Una poetica, quindi, quella di Bettin, sicuramente contemporanea, che fa del trobar leu la sua cifra stilistica. Si vuol dire che la pronuncia è sovente intellegibile, parafrasabile senza dover ricorrere a particolari sforzi ermeneutici. Si badi bene: la chiarezza testuale dei componimenti – che si oppone a tanta poesia spesso inutilmente indecifrabile – non postula l’uso da parte della poetessa del linguaggio di grado zero; gli scarti linguistici sono presenti, come pure i molteplici apparati figurali, ma mai forzati o eccessivamente trasfigurati, sempre resi per il tramite di una fanopea (ossia, stando a Pound, la parola capace di <<proiettare un’immagine visiva sulla mente>>) e di una allusività che procedono per epifanie improvvise, spesso emergenti – così ci pare – dalle regioni inconsce o da visioni oniriche anche inquietanti (cfr. p. 36, <<i sogni / pisciavo nel tuo salotto / ero un bambino / l’urina usciva / non la controllavo>>; p. 46, <<ci sono scorpioni che risalgono / le tubature a notte fonda>>; p. 31, <<Ai bambini morti / piacciono le filastrocche>>).

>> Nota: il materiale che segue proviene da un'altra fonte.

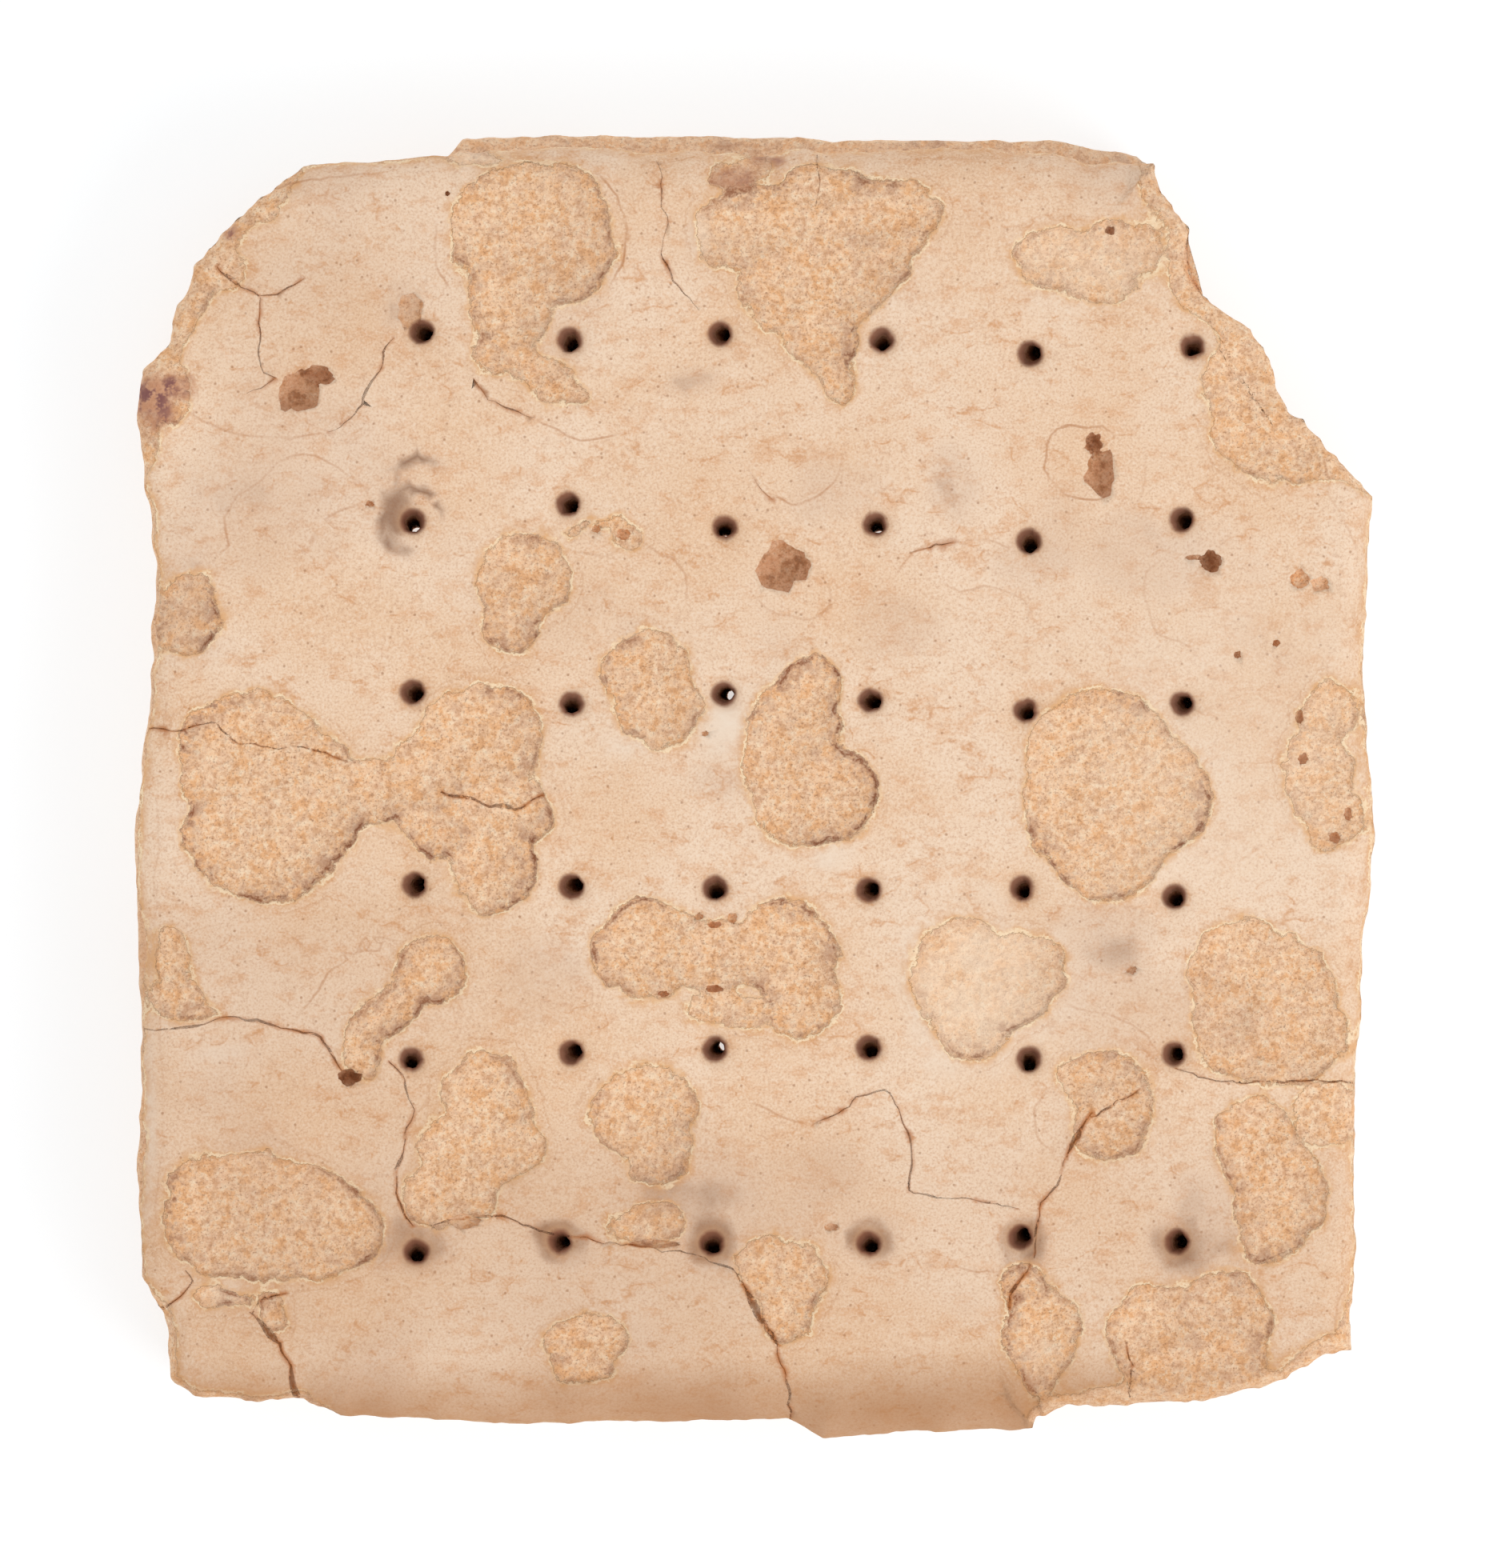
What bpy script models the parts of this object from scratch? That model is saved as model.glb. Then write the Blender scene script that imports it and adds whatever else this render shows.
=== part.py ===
"""Hardtack: a square army cracker, docked six by six, with broken corners and flaked skin.

Sizes are millimetres in plan (+X right and +Y up as the picture shows it). The objects are built in
metres, +Z up, with the flat underside on z = 0. The one sub-part is a solid whose edge is lofted from
rings. Its docker holes, flaked patches, burst bubbles and cracks are cut by one Boolean.
"""
import math

import bmesh
import bpy
import numpy as np
from mathutils import Vector
from mathutils.geometry import delaunay_2d_cdt

MM = 0.001

# Overall size
WIDTH = 74.5
LENGTH = 78.3
THICKNESS = 11.5
CROWN = 0.9          # how much lower the top face lies at the corners than in the middle
SWAY = 0.22          # how far the top face waves up and down

# Heights of the side's rings
CHAMFER_TOP = 0.8
LOWER_BULGE = 2.8
LOWER_TOP = 4.8
CREVICE = 5.5
UPPER_FOOT = 6.4
BASE_INSET = 1.0
CREVICE_INSET = 0.30
CREVICE_SWAY = 0.7   # how far the crevice between the layers wanders up and down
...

La tecnica compositiva impiegata dalla Nostra – sia detto in via tendenziale – assume spesso a referente la figura dell’enumerazione per asindeto che a volte sfocia in accumulazione caotica secondo l’accezione fornitane da Leo Spitzer. L’accostamento oggettuale, infatti, ora si presenta nel medesimo contesto tematico (cfr. p. 65 <<il piano alimentare / due ore di allenamento a giorni alterni / il climbmill per cominciare / i carbo, le prote, la giornata veg / lavoro in multifrequenza / i glutei contratti nei leggings / i tacchi di plexy>> dove è evidente che i sostantivi utilizzati pertengano al medesimo topic di fondo) ora in modo che il legame tra gli elementi sia di semplice associazione d’idee, come nella lirica di p. 39
Ci sono mucose licantrope che si trasformeranno
denti d’oro cicatrici antidolorifici budelli
cornamuse che prendono il volo paure
occhi verdi attraversati da un raggio di luce
c’è gente che litiga e non può più vedersi torte vomitate
(…)
C’è, nei versi di Alessia Bettin, un’esortazione ad uscire da sé, a sbozzolarsi (cfr. p. 71, <<sbòzzolati fuori da quella vestaglia>>). Il termine – e non importa se l’Autrice ne fosse o meno consapevole – non può non rimandare all’idea zanzottiana del mondo quale <<io male sbozzolato>> (cfr. Al mondo, Andrea Zanzotto), mondo – e si potrebbe dire soggetto – che è tuttavia chiamato ed invitato – come nel caso della Nostra – ad ex-sistere, a venire finalmente fuori, a vivere accettando anche il <<passo falso>> (cfr. p. 13), ad es-porsi senza tema di giudizio altrui (cfr. p. 15, <<Non avere paura di fallire pubblicamente>>). Invito e monito, si potrebbe dire, per sentire <<una rinascita>> (cfr. p. 72) ma appunto muovendosi verso un orizzonte di senso, <<attraversando un viale>> (ib.), con una rinnovata fiducia <<come a diciott’anni>> (cfr. p. 75).
Sono parole universali quelle di questa Nostra talentuosa poetessa. Anche noi come lei dovremmo dirci, e dircelo spesso, a mo’ di preghiera o mantra:
(…)
allora io dico
sbòzzolati fuori da quella vestaglia
lavati il viso e i capelli
spalanca gli scuri
ascendi alla vita
e vieni
nel mio anfiteatro di arbusti.
Alessia Bettin è nata a Padova nel 1982. È laureata in Lettere e in Scienze dello spettacolo e della produzione multimediale. Ha vinto diversi premi letterari, tra cui il premio Esordi 2020 Pordenonelegge, il premio di poesia Coop for Words 2018, il premio speciale del presidente di giuria Bologna in Lettere 2019 per la poesia inedita e il premio Action4Land 2021 Seven Blog. Ha pubblicato la raccolta di poesie Ci aspettano estati tropicali, presente nell’ebook ESORDI I 2020 (Pordenonelegge, 2020). Nel 2019 ha frequentato la scuola di scrittura Bottega Finzioni. Alcune sue poesie sono apparse su blog e nella rubrica di Repubblica “La Bottega della poesia”. Appese a un chiodo ma vive (Puntoacapo Editrice, 2023) è la sua raccolta di esordio.